§ **Stated goal**
Identify the lines holding "Blender" and copy them.

§ **Data in this exercise**
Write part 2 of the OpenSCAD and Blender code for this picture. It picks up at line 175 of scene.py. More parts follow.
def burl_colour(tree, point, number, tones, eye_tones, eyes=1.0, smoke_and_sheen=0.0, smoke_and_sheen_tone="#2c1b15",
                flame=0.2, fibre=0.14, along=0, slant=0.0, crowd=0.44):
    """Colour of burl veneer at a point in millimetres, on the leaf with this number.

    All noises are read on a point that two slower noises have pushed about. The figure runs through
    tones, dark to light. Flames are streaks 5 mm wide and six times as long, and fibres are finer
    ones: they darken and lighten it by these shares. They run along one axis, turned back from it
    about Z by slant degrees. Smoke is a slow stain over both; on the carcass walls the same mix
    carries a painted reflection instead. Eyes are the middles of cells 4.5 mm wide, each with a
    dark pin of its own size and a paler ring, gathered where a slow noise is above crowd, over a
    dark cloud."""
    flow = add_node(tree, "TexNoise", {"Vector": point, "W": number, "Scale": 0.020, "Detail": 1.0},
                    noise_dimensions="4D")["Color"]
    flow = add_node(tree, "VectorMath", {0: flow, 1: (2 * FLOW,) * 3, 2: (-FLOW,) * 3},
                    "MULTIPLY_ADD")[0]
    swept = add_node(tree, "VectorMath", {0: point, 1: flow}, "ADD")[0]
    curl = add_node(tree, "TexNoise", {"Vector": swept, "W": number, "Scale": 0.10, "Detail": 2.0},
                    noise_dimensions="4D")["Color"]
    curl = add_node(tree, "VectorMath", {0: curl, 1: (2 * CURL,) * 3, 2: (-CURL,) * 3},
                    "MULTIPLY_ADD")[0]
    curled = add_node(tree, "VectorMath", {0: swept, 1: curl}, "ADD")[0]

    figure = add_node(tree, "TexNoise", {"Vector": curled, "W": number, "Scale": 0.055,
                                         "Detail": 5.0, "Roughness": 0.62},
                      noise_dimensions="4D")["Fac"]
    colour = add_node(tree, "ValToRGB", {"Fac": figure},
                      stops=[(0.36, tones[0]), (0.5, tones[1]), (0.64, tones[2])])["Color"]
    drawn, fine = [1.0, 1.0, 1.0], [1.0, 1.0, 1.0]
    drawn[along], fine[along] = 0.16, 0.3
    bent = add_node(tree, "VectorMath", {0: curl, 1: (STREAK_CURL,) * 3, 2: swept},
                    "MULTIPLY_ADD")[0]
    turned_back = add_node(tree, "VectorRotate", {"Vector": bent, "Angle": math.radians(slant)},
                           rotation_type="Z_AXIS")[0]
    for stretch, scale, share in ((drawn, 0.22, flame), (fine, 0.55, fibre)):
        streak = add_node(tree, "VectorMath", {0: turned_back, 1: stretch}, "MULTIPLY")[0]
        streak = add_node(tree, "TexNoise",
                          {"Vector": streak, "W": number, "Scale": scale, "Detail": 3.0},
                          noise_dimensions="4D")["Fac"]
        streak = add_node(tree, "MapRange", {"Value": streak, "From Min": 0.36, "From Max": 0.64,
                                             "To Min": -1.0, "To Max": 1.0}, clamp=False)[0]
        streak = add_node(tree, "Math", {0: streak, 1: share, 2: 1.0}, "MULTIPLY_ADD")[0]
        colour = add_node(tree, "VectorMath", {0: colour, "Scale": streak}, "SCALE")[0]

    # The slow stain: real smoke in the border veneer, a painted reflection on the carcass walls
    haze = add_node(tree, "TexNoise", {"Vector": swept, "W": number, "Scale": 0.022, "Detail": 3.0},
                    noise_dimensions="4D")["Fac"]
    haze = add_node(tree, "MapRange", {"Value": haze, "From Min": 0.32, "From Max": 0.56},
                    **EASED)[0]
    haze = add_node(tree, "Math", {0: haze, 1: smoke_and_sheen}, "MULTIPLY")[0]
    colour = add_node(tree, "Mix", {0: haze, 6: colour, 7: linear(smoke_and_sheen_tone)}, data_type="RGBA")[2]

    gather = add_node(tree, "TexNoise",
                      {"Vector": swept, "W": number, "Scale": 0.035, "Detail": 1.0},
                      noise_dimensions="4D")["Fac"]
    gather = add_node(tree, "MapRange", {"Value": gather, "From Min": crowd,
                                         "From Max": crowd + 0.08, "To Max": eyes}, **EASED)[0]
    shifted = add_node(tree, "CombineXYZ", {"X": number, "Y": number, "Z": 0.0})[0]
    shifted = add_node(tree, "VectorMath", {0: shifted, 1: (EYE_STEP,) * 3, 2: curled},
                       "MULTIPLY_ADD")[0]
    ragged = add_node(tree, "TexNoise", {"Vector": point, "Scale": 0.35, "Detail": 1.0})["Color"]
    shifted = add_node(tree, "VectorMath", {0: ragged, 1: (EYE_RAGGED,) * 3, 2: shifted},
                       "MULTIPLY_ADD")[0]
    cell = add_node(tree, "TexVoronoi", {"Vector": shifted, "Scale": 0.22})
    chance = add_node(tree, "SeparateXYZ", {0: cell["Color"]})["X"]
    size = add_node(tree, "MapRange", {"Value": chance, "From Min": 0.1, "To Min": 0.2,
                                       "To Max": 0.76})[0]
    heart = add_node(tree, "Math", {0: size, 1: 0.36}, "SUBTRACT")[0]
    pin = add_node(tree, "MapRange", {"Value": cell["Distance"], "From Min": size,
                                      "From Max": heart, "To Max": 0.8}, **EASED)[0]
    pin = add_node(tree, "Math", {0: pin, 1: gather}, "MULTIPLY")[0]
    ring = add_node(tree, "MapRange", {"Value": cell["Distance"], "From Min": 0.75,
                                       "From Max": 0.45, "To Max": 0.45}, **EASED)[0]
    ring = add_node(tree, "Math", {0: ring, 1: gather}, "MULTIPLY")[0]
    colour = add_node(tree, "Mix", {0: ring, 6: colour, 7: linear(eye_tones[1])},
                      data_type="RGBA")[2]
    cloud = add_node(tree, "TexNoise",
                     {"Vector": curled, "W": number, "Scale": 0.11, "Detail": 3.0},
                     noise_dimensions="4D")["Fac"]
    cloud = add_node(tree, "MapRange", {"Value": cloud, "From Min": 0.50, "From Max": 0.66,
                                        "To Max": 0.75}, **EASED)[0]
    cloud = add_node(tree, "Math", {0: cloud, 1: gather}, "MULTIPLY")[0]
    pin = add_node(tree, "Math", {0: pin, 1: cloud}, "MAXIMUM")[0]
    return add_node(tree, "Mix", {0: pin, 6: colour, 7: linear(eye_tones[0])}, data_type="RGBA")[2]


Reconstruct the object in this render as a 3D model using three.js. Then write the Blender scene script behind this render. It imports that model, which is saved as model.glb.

§ **Response**
Write part 2 of the OpenSCAD and Blender code for this picture. It picks up at line 175 of scene.py. More parts follow.
Reconstruct the object in this render as a 3D model using three.js. Then write the Blender scene script behind this render. It imports that model, which is saved as model.glb.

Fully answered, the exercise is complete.